Summary of the mistakes.
- Duplicate functions are 'manual' in SQL. Need to group the rows and count occurrences per category.
- One new function to capitalise first letter of a word.
- Data casting has some limitations with date_trunc vs. EXTRACT.
- Merging tables, need to been in mind what INTERSECT vs. UNION vs. UNION ALL will return.
Skills assessment 'Data Management in SQL (PostgreSQL)' notes:
- For combining string data between two columns in SQL use CONCAT(col1,col2,' add anyother content')
- In order to get specifics out of a date use EXTRACT(month FROM date::DATE). That example takes the month from a date as the month number.
- SQL method matching Python's .title() is INITCAP() maybe it will help memorizing it as 'initial capital'.

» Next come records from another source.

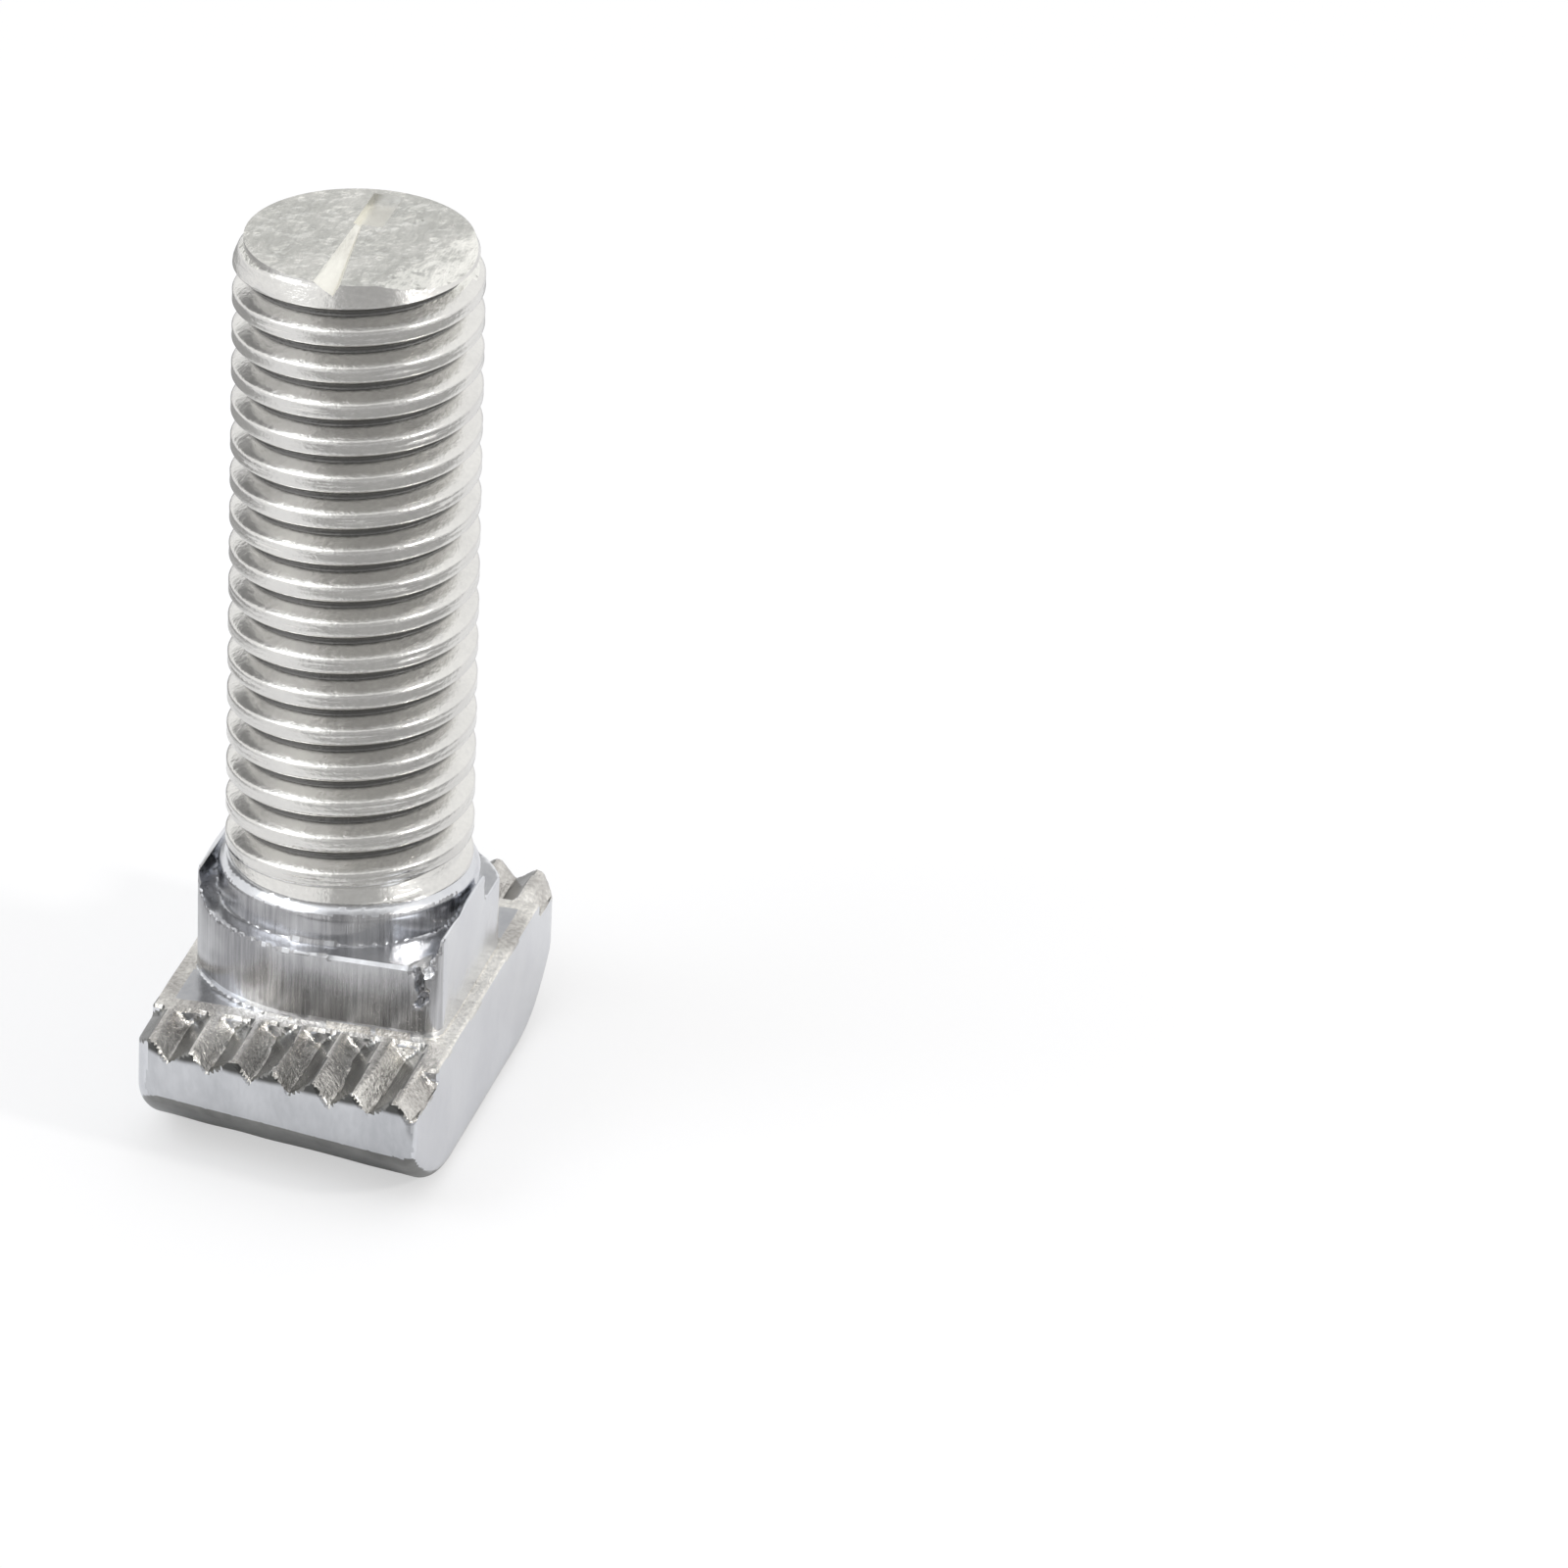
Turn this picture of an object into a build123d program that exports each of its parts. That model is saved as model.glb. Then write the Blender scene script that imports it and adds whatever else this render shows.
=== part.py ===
from build123d import *
from math import cos, floor, radians, sin, tan
import os

# Hammer-head bolt for aluminium profiles with a 10 mm T-slot: M8 x 25, forged and rolled in one piece.
# Millimetres. The origin is the centre of the head's flat bottom, +Z runs up the shank, and the
# head's long axis, which is also the line of the end slot, is X.
#
# The head goes down through the slot's mouth lengthwise and is turned clockwise, seen from the
# shank's end, by a quarter turn. So its end faces are skewed, with rounded blunt corners in front
# and sharp ones behind, which stop the turn. The neck has two quarters rounded about the shank and
# two with square corners, which stop it in the mouth.

# ---- driving dimensions -----------------------------------------------------------------------

# Head: the block that lies across the inside of the slot.
HEAD_LENGTH = 18.8            # X, over the two trailing corners before they are rounded
HEAD_WIDTH = 9.8              # Y, passes through the 10 mm mouth of the slot
HEAD_HEIGHT = 4.2             # from the flat bottom to the seat, the serrated faces under the lips
END_SKEW = 11.3               # the end faces are turned this far, so that the leading corners clear
END_FACE_HEIGHT = 2.1         # upright part of an end face, measured down from the seat
KEEL_LENGTH = 7.4             # flat bottom between the two curved ends
KEEL_ROUND = 0.5              # radius along the two long edges of the keel
TRAILING_CORNER = 0.4         # radius of the sharp (-X, -Y) and (+X, +Y) corners
LEADING_CORNER = 1.0          # radius of the blunt other two

# Serrations: ridges along X on the seat of each wing, which bite into the lips of the slot.
RIDGE_COUNT = 7               # whole ridges across the width
RIDGE_DEPTH = 0.6
RIDGE_CREST = 0.16            # flat left on top of a ridge
RIDGE_GAP = 0.35              # plain strip between the neck and the grooves
RIM_GROOVE_GAP = 1.9          # the same for the half grooves that open onto the long sides

# Neck: the block that fills the mouth of the slot.
NECK_LENGTH = 9.7             # X
NECK_WIDTH = 8.8              # Y
NECK_HEIGHT = 3.4             # from the seat to the top of the two lips along the long sides
NECK_CORNER = 0.6             # radius of the two square corners, which the forging doesn't fill
LIP_WIDTH = 0.12              # flat top of each lip
TROUGH_DEPTH = 0.95           # how far the middle of the neck's top lies below its lips
TROUGH_ROUND = 0.9            # radius between its floor and the lips

# Collar: the plain ring between the neck and the thread.
COLLAR_STEP = 0.22            # how far it stands out beyond the thread
COLLAR_HEIGHT = 1.2           # measured up from the bottom of the trough
COLLAR_FOOT = 0.22            # width and height of the bevel at its foot
COLLAR_TAPER = 0.25           # the top part of that, a cone down to the thread's diameter

# Shank and thread: M8 x 1.25, right-handed, rolled.
BOLT_LENGTH = 25.0            # from the seat to the end of the shank
THREAD_DIAMETER = 7.86        # over the crests, plated
THREAD_PITCH = 1.25
THREAD_CREST = 0.4            # width of the crest
FLANK_DEPTH = 0.35            # depth of the straight flanks, below the crest
FLANK_ANGLE = 30.0            # slope of the straight flanks against the plane across the axis
ROOT_DEPTH = 0.21             # further depth of the rounded root, drawn as two flatter slopes
THREAD_ENTRY = 0.455          # where the groove's middle crosses the +X side, below the end face
THREAD_GAP = 0.2              # plain shank between the collar and the thread
RUNOUT_TURNS = 1.1            # length of the cone in which the groove fades out at the collar
END_CHAMFER = 0.33            # radial width of the lead at the end
END_LEAD = 0.8                # its length along the shank
END_LAND = 0.5                # plain rim under the end face, which the groove leaves

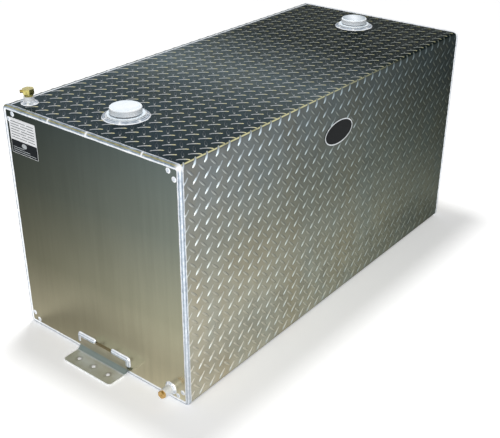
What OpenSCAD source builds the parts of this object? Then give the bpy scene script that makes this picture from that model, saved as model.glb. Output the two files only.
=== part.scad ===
// Truck bed transfer tank, 110 US gallons, welded from aluminium plate.
// A folded wrap of diamond tread plate closes on two smooth end plates.
// X runs along the tank, Y across it with the front at -Y, and Z is up from the truck bed.

/* [Tank] */
// Length over the two end plates
tank_l = 1219.2; // [1000:0.1:1500]
// Width from the front face to the back face
tank_w = 558.8; // [480:0.1:700]
// Height from the bed to the flat of the top
tank_h = 609.6; // [500:0.1:750]
// Thickness of the tread plate without its lugs
wrap_t = 3.175; // [2.5:0.005:5]
// Thickness of each end plate
end_t = 3.175; // [2.5:0.005:4]
// Outer radius of the folds in the wrap
bend_r = 13.5; // [12.5:0.5:18]

/* [Tread] */
// Distance between two lugs that lie the same way, along and across the sheet
lug_pitch = 36.2; // [34:0.1:40]
// Length of a lug
lug_l = 28; // [22:0.5:30]
// Width of a lug
lug_w = 5.6; // [4:0.1:7]
// Height of a lug above the sheet
lug_h = 1.2; // [0.8:0.1:1.5]
// Distance of the first column of rising lugs from the left end
lug_first_x = 47.5; // [30:0.5:60]
// Distance of the first row of rising lugs below the top
lug_first_z = 42.1; // [38:0.1:60]

/* [Baffles] */
// Distance of each of the two slosh baffles from the middle of the tank
baffle_x = 203; // [150:1:260]
// Thickness of a baffle
baffle_t = 3.175; // [2:0.005:5]
// Width of the folded flange round a baffle
baffle_flange = 25; // [15:1:40]
// Side of the cut corner that lets fuel through
baffle_notch = 60; // [45:1:90]
// Radius of the large hole in a baffle
baffle_hole_r = 60; // [40:1:65]
// Radius of the two lower holes in a baffle
baffle_low_r = 30; // [15:1:40]
// Distance of a lower hole from the middle, across the tank
baffle_low_y = 140; // [120:1:160]
// Height of the lower holes above the floor of the tank
baffle_low_z = 95; // [80:1:110]

/* [Welds] */
// Width of a corner bead on each of its two faces
bead_toe = 10.5; // [8:0.1:11]
// Height of a bead above the plate
bead_rise = 1.6; // [1.2:0.1:2]
// Distance of the closing seam from the back face
seam_in = 16; // [15:0.5:30]
// Width of the closing seam's bead
seam_w = 10; // [7:0.5:12]
// Root gap of the closing seam
seam_gap = 1; // [0.5:0.1:2]
// Radius of a plug weld near a corner of an end plate
plug_weld_r = 6.5; // [5:0.5:6.5]
// Radius of the dished middle of a plug weld
plug_dish_r = 3.5; // [2.5:0.5:4]
// Depth of the dished middle of a plug weld
plug_dish_d = 0.7; // [0.3:0.1:1]
// Long distance of a plug weld from the tank's corner
plug_weld_far = 33; // [32:1:40]
// Short distance of a plug weld from the tank's corner
plug_weld_near = 17.5; // [17.5:0.5:22]

/* [Filler necks and caps] */
// Distance of the left filler from the left end
left_fill_x = 127; // [110:1:160]
// Distance of the right filler from the right end
right_fill_x = 136; // [110:1:160]
// Outer radius of a neck's collar
neck_r = 45; // [42:0.5:50]
// Height of the collar above the top
neck_rise = 8; // [7:0.5:15]
// Radius of the neck's spigot, which drops through the top
neck_spigot_r = 39; // [36:0.5:41]
// Depth of the spigot below the top's outer face
neck_drop = 20; // [12:1:30]
// Radius of the threaded bore
neck_bore_r = 30; // [26:0.5:33]
// Chamfer at the collar's upper edges
neck_chamfer = 1.2; // [0.5:0.1:2]
// Width of the neck's fillet weld on the top
neck_weld_w = 11; // [8:0.5:12]
// Height of the neck's fillet weld on the collar
neck_weld_h = 4.5; // [3:0.5:6]
// Radius of the cap's disc
cap_r = 37.5; // [36:0.5:41]
// Height of the cap's disc
cap_h = 14.5; // [9:0.5:16]
// Radius of the round edge of the cap's disc
cap_edge_r = 4; // [1:0.5:5]
// Length of the cap's threaded skirt
cap_skirt_l = 16; // [16:0.5:24]
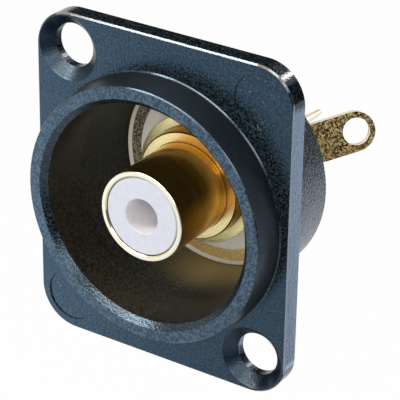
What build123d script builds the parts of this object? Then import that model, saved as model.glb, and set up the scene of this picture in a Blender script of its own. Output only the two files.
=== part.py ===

- Once again EXTRACT() to the rescue. Getting a day as a number EXTRACT(DAY FROM Start_Time) :: Numeric
- When doing self joins, there's no need to alias the tables with AS. I can just create additional tables by 'tablename a' and 'tablename b'.
- I need to work on INNER, OUTER, LEFT, RIGHT joins and their use cases.
- To extract digits from a string I can use LEFT(col1, 5) where the 5 is representing the number of digits counting from left.
- When joining tables where the linking columns have the same names USING() is probably the best option for that.
- When filtering has to take place after grouping of data, it can be done with HAVING(). WHERE is used before grouping to filter the data to be grouped.
- UNION gets rid of duplicates in the joined tables and UNION ALL keeps the duplicates.